The housewives franchise is always kind of the same; older women with excessive fillers make passive-aggressive comments at each other and then overreact. Then I watched SLCT; it blew me away. Some of these women are processing real issues, divorce, casual racism the messiness of separation while also bringing the mindless drama. SLCT represents how reality television can act, as almost a sort of therapy session. It’s still at the beginning of the season, but we are in for a treat because so far, we have already seen glasses tossed, full verbal altercations, insane fashion choices, and some fabulous waterworks.

Where to watch: Bravo, Xfinity

Recommend When: You miss gossiping with your Mom, or you are fascinated with Mormons.

thecut.com

Below Deck

Below Deck is the show to make you forget how bitterly cold it is outside. Not only are you welcomed into the cast-mates tiny boat world, but you are also getting to witness some of the most beautiful scenery. Below Deck is about the ultra-luxurious matching industry by giving you a glimpse into the lives of the deck crew. You get the crazy demands of those renting the boat, and all of the drama ensues. Obviously, in such tight quarters, you get hook-ups and fuck-ups and all the insanity in between. Something unique about this franchise is that you feel that the cast-mates have a strenuous job. They have to run the boat, and it’s interesting to see how their off-hours drama impacts their day to day service. Between the insanely beautiful locations and the fun drama, this show reminds me of being a camp counselor in the best way.

Where to watch: Bravo, Xfinity

Recommend when: You are feeling the no vacation blues.

amazon.com

Married At First Sight

I think about this show at least twice a week. Strangers take a bunch of personality tests, agree to be married. To someone, they do not know. The show follows the lead-up, the wedding, and the immediate aftermath. This show is fascinating because while a few couples seem like they are being set up for success, some don’t. The concept itself is so intriguing because look we used to do the arranged marriage thing all the time.

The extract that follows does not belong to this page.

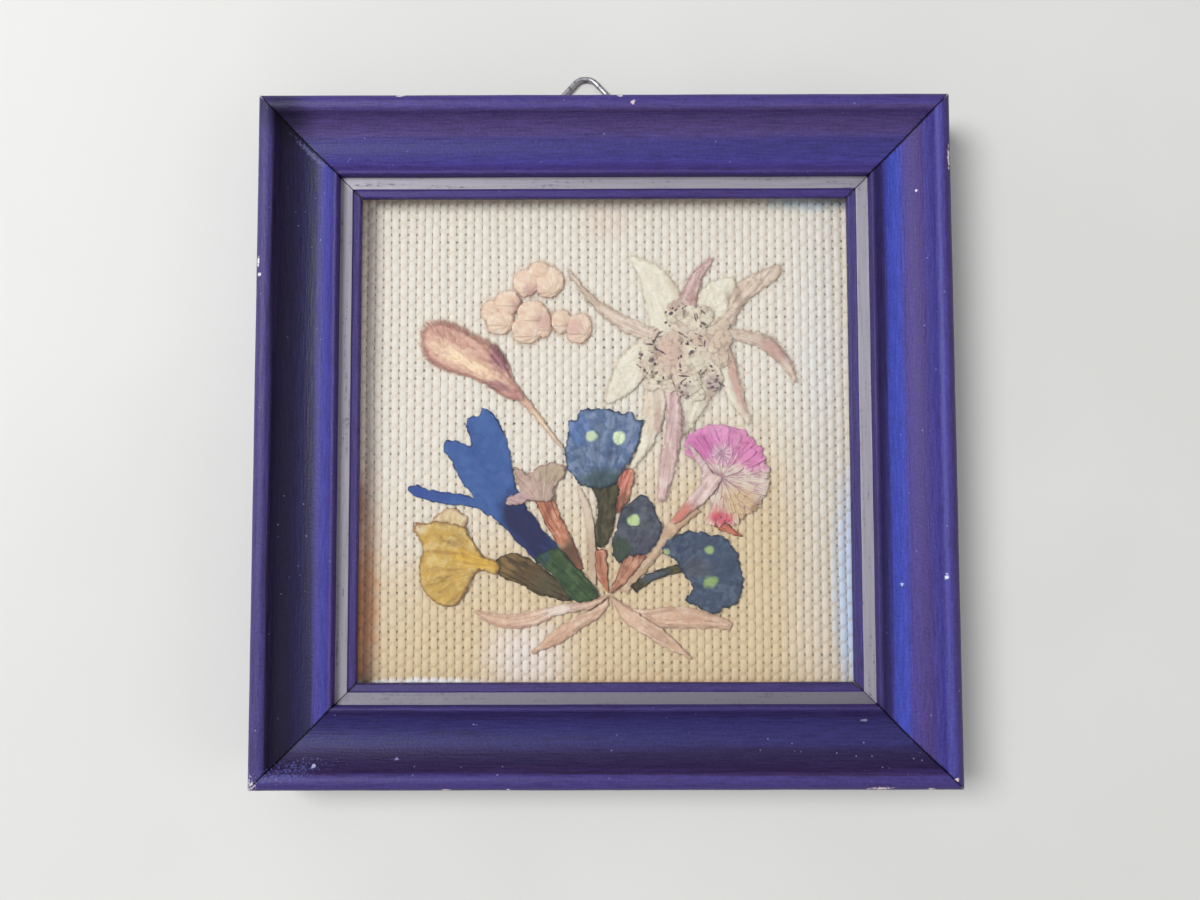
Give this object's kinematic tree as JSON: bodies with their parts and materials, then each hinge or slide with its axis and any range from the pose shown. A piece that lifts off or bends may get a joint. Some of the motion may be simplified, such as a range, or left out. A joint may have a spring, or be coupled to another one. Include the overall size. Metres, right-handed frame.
{
  "type": "pressed flower frame",
  "caption": "Square painted wooden picture frame with pressed mountain flowers on linen under glass and a swinging wire hanger ring.",
  "frame": {"origin": "middle of the back board's rear face, which the frame rests on when it lies on its back", "axes": "+X to the right across the picture, +Y up the picture towards the hanger, +Z out of the front"},
  "size_m": [0.12, 0.1279, 0.014],
  "materials": {
    "paint": "satin aubergine and violet-blue paint over wood, worn at the edges, dull silver-bronze line by the window",
    "glass": "clear flat pane",
    "linen": "coarse cream plain-weave linen, foxed orange-brown along the left edge",
    "card": "grey-buff card",
    "board": "plain brown hardboard",
    "steel": "dull bright wire and strip",
    "cream_bract": "dry felted cream bract",
    "tan_leaf": "dry tan leaf, faintly veined",
    "mauve_leaf": "dry mauve-tan petal",
    "heads": "woolly cream flower heads with dark brown specks",
    "everlasting": "papery pale peach flower heads",
    "grass": "pink-brown hairs over a cream core",
    "gentian": "flat deep blue, darker at the tube",
    "calyx_green": "dull green, streaked",
    "primrose": "ochre yellow, brown at the rims",
    "calyx_brown": "olive brown, ribbed",
    "orange_stem": "orange-red, streaked brown",
    "olive": "dark olive green, streaked",
    "slate_petal": "dusty blue-grey with small yellow-green eyes",
    "pink_petal": "pink ray petals fading to cream and ochre"
  },
  "bodies": {
    "frame": {"rail_top": "paint", "rail_bottom": "paint", "rail_left": "paint", "rail_right": "paint", "glass_pane": "glass", "linen_panel": "linen", "mount_card": "card", "back_board": "board", "hanger_strap": "steel", "hanger_nail": "steel", "edelweiss_bract_1": "cream_bract", "edelweiss_bract_3": "cream_bract", "edelweiss_bract_6": "cream_bract", "edelweiss_bract_8": "cream_bract", "edelweiss_bract_9": "cream_bract", "edelweiss_bract_11": "cream_bract", "edelweiss_bract_4": "tan_leaf", "edelweiss_bract_5": "tan_leaf", "edelweiss_bract_7": "tan_leaf", "pale_leaf": "tan_leaf", "tan_stem": "tan_leaf", "base_leaf_1": "tan_leaf", "base_leaf_2": "tan_leaf", "base_leaf_3": "tan_leaf", "base_leaf_4": "tan_leaf", "grass_stem": "tan_leaf", "primrose_back_petal": "tan_leaf", "edelweiss_bract_2": "mauve_leaf", "edelweiss_bract_10": "mauve_leaf", "primula_petals": "mauve_leaf", "pink_flower_stalk": "mauve_leaf", "edelweiss_heads": "heads", "everlasting_top": "everlasting", "everlasting_left": "everlasting", "everlasting_middle": "everlasting", "everlasting_right": "everlasting", "grass_head": "grass", "gentian_flower": "gentian", "gentian_calyx": "calyx_green", "primrose_petals": "primrose", "primrose_calyx": "calyx_brown", "primula_tube": "orange_stem", "blue_flower_top_stem": "orange_stem", "blue_flower_middle_stem": "orange_stem", "red_leaf": "orange_stem", "pink_flower_tail": "orange_stem", "blue_flower_top_tube": "olive", "blue_flower_right_stem": "olive", "blue_flower_top": "slate_petal", "blue_flower_middle": "slate_petal", "blue_flower_right": "slate_petal", "pink_flower": "pink_petal"},
    "ring": {"hanger_ring": "steel"}
  },
  "joints": [
    {"name": "hanger_swing", "type": "hinge", "parent": "frame", "child": "ring", "pos_m": [-0.0034, 0.057, 0.001], "axis": [-1, 0, 0], "range_deg": [0, 160]}
  ]
}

Many cultures still do, and those marriages can be fruitful and joyous. But when you add in the idea of television, everything changes. Those who might be in it might just be in it for the followers. And you never know! This show is striking because it is the beginning of some real love stories. Families started when two strangers decided to do something crazy, and we get to follow along in the madness.

Where to watch: TLC, Netflix

Recommend when: You miss the dating scene.

abc.net.au

Honorable Mention: Top Chef, Bling Empire, The Bachelor Franchise (specifically Bachelor in Paradise)

Overall these shows kept me a little bit sane during this pandemic. Ok, maybe after reading them, I don’t seem so rational. But they reminded me to find a little bit of fun! I had fun watching every one of these franchises, and I am invested in some of these worlds. I am so grateful to those brave enough to share themselves with the world in this way, and I cannot thank them enough for the solace they brought me during a time when I needed some escape.